Reproduce exactly the lines from the one containing "latch_bail()" through the one containing "obj.parent = empty", both included, and nothing else.

-*-*-

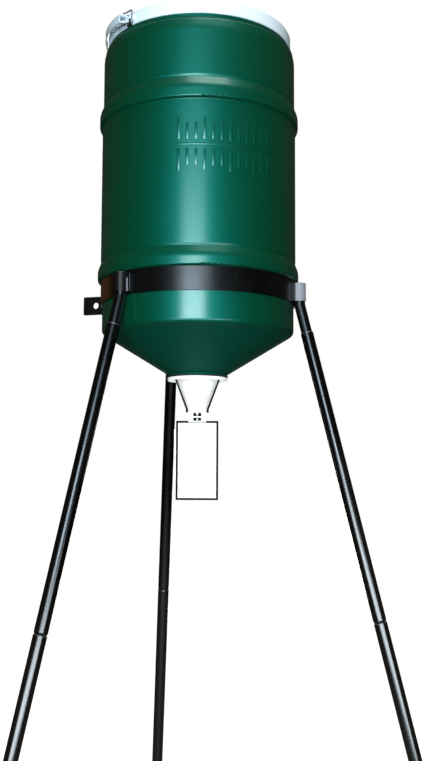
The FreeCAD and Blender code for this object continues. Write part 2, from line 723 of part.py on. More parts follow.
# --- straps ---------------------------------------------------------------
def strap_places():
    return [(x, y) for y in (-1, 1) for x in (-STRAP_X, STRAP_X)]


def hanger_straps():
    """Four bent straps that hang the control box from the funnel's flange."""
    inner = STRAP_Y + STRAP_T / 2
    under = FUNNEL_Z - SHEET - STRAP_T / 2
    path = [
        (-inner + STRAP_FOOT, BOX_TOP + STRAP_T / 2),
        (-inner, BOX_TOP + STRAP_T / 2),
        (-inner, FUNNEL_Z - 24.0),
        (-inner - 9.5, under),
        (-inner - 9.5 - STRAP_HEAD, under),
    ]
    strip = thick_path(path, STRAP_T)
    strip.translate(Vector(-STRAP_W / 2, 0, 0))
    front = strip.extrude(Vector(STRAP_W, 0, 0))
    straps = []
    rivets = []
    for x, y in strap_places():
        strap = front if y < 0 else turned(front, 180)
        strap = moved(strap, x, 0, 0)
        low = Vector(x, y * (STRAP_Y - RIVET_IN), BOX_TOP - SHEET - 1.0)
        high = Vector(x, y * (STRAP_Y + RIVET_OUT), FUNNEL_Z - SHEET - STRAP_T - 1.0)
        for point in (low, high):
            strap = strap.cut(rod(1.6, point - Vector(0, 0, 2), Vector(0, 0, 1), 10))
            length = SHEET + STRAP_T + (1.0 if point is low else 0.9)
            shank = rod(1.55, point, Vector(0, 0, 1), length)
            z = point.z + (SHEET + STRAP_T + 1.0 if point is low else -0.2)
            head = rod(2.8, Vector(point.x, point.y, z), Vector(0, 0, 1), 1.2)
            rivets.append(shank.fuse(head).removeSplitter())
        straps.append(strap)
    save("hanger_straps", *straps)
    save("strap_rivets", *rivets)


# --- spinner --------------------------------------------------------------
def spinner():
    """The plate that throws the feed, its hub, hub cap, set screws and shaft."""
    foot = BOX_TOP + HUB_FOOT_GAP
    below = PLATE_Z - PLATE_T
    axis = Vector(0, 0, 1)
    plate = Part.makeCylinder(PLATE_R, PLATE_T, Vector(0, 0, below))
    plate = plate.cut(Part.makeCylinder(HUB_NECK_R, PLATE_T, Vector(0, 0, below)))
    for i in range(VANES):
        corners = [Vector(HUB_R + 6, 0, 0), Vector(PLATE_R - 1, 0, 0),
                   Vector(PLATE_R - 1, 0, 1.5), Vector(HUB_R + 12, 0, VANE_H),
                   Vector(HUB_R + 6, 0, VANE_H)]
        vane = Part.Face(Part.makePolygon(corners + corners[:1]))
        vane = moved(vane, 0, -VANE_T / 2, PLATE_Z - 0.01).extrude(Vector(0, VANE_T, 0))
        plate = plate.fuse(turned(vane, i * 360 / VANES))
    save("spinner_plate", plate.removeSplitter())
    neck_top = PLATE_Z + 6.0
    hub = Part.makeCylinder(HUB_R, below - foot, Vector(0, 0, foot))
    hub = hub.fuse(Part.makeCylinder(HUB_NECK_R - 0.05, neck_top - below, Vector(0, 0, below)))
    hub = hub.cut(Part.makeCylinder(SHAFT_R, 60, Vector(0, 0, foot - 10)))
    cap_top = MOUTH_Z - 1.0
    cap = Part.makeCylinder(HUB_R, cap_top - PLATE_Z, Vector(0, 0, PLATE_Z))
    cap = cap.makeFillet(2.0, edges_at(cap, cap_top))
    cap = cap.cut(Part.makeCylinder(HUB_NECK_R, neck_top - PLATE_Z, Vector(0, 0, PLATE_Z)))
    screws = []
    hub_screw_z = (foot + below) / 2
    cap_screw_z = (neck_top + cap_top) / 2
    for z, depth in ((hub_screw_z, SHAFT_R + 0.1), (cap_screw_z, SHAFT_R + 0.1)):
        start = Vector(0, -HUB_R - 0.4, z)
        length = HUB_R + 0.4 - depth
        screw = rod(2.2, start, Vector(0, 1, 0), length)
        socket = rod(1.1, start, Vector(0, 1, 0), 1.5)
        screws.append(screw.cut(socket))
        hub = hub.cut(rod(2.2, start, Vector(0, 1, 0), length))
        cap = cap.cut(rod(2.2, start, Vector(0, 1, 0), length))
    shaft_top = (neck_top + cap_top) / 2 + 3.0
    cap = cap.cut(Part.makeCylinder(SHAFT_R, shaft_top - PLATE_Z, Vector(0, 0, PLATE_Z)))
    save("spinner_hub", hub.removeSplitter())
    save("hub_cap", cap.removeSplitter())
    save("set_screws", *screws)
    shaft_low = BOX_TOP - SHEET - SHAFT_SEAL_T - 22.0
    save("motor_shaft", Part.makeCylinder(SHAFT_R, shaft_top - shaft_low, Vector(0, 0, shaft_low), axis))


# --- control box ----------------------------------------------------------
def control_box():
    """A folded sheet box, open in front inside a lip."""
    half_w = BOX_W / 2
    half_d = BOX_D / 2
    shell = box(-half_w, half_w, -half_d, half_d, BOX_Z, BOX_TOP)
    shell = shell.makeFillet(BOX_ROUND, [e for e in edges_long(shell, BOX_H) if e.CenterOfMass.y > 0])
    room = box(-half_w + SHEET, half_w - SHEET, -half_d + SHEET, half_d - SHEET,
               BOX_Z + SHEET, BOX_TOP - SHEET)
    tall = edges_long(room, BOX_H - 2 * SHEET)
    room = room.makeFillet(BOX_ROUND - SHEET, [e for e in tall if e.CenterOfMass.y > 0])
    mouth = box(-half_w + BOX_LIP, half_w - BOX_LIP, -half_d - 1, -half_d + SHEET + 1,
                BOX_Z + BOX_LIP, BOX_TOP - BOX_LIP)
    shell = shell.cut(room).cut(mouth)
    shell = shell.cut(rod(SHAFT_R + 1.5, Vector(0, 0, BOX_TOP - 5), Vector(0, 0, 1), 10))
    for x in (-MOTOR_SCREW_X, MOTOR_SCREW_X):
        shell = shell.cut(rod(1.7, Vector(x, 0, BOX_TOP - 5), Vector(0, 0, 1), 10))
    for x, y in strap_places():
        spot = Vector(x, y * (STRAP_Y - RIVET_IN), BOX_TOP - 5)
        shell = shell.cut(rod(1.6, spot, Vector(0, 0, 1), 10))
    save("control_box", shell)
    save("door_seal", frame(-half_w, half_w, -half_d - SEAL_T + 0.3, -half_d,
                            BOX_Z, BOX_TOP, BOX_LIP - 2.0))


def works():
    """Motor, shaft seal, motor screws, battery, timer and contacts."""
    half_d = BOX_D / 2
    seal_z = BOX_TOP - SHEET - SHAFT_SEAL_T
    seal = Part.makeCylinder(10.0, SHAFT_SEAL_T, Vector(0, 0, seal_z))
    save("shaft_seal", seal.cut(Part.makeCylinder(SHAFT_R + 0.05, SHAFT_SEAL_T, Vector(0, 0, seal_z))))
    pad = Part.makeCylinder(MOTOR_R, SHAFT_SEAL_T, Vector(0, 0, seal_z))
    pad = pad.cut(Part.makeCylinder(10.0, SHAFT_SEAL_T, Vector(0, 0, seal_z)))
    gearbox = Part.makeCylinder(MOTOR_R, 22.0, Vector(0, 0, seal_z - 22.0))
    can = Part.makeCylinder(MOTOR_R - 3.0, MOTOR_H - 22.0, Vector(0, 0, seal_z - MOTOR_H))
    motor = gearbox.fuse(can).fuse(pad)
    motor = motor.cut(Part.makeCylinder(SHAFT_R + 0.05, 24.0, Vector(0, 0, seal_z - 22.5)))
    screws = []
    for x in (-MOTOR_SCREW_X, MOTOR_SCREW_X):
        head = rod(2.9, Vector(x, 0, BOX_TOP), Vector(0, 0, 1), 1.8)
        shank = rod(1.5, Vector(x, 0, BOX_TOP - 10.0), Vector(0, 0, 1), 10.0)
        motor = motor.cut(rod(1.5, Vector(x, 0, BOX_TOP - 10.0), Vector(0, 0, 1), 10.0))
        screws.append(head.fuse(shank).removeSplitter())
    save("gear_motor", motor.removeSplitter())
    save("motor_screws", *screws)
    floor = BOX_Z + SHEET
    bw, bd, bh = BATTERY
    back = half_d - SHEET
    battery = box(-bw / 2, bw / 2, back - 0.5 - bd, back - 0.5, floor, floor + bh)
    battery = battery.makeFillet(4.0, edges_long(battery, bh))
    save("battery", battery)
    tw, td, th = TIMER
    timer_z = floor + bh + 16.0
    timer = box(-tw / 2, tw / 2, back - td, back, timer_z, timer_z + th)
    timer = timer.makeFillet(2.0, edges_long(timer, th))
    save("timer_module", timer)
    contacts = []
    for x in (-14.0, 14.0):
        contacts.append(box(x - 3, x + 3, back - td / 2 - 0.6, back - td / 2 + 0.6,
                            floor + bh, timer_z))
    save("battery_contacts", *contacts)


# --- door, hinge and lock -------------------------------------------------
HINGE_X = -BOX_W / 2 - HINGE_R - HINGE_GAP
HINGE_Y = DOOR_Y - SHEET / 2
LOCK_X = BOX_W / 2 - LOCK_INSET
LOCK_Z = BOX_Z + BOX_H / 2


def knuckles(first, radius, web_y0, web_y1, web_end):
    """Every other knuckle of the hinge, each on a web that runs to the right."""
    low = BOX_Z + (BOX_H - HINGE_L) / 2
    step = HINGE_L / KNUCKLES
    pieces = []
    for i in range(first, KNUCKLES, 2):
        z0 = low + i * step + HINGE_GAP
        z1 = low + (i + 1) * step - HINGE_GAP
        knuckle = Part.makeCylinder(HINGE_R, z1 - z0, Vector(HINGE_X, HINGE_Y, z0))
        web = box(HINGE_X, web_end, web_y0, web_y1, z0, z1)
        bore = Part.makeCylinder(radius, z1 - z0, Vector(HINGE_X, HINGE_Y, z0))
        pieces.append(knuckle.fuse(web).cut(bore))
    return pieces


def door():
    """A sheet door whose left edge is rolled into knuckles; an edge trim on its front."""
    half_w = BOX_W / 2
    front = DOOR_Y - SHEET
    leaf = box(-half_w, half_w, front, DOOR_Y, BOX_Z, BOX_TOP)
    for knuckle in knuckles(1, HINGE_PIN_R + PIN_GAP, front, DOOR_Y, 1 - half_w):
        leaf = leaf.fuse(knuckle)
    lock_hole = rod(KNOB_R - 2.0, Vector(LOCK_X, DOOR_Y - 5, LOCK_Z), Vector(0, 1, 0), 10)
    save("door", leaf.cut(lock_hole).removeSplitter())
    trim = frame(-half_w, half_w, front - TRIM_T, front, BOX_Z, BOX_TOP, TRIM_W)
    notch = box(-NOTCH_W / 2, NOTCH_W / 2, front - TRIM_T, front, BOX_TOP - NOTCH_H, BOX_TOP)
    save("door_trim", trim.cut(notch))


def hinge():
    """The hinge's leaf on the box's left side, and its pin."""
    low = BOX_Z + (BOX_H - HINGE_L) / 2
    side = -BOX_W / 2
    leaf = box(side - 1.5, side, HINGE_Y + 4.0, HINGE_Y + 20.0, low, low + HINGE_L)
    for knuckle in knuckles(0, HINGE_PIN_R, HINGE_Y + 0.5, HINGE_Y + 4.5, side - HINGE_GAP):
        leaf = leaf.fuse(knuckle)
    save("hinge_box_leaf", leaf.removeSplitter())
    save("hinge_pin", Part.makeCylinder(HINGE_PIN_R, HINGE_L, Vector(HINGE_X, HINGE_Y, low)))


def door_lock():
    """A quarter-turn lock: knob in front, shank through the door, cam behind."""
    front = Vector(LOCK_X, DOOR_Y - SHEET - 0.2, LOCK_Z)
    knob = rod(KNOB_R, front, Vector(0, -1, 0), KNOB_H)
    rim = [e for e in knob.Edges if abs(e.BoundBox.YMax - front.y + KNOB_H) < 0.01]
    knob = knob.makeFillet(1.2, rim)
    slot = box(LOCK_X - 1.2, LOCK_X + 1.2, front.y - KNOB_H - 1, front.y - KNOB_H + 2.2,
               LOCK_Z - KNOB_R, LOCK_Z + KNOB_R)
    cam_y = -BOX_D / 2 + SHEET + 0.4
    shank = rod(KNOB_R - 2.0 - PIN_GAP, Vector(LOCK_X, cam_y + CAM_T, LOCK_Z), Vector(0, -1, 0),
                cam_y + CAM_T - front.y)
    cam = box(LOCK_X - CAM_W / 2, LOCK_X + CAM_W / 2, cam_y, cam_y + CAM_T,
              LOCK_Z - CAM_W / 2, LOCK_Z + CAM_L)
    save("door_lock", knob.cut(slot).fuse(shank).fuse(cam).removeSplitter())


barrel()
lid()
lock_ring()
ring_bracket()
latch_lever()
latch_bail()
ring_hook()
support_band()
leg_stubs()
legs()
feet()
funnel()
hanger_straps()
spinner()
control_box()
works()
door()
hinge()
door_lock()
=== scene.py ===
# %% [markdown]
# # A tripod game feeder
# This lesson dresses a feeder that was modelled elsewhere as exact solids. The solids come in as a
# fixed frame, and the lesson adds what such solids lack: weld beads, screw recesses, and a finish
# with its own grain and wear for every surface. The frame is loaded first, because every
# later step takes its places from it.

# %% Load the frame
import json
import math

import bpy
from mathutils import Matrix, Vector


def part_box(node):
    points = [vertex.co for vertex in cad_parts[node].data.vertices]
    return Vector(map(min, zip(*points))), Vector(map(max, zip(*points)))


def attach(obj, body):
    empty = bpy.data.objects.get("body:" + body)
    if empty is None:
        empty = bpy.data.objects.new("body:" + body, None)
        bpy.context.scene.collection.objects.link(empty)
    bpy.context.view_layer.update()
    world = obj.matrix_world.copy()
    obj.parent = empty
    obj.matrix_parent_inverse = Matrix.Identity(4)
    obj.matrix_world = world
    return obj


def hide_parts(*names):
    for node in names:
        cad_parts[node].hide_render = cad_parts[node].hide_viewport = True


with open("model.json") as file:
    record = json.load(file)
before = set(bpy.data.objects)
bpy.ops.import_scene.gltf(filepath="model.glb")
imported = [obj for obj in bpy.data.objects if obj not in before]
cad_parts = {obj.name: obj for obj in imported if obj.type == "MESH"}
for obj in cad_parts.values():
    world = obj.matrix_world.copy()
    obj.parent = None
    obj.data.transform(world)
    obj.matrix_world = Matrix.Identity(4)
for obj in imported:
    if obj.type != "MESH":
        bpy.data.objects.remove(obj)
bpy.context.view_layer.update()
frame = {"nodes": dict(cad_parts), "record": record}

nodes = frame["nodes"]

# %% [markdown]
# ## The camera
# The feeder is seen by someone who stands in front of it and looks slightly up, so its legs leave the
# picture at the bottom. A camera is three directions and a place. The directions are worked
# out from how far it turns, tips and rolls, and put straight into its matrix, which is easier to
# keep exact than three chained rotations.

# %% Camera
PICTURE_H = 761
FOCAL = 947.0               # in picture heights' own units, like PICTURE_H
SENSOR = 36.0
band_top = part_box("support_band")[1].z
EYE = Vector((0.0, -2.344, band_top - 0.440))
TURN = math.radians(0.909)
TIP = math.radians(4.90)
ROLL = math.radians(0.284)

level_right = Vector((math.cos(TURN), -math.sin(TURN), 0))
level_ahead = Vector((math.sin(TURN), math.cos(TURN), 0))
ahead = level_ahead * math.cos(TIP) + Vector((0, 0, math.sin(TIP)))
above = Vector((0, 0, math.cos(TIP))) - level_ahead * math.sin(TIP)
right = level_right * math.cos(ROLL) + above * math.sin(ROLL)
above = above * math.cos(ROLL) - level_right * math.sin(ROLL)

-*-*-

### Written solution:
latch_bail()
ring_hook()
support_band()
leg_stubs()
legs()
feet()
funnel()
hanger_straps()
spinner()
control_box()
works()
door()
hinge()
door_lock()
=== scene.py ===
# %% [markdown]
# # A tripod game feeder
# This lesson dresses a feeder that was modelled elsewhere as exact solids. The solids come in as a
# fixed frame, and the lesson adds what such solids lack: weld beads, screw recesses, and a finish
# with its own grain and wear for every surface. The frame is loaded first, because every
# later step takes its places from it.

# %% Load the frame
import json
import math

import bpy
from mathutils import Matrix, Vector


def part_box(node):
    points = [vertex.co for vertex in cad_parts[node].data.vertices]
    return Vector(map(min, zip(*points))), Vector(map(max, zip(*points)))


def attach(obj, body):
    empty = bpy.data.objects.get("body:" + body)
    if empty is None:
        empty = bpy.data.objects.new("body:" + body, None)
        bpy.context.scene.collection.objects.link(empty)
    bpy.context.view_layer.update()
    world = obj.matrix_world.copy()
    obj.parent = empty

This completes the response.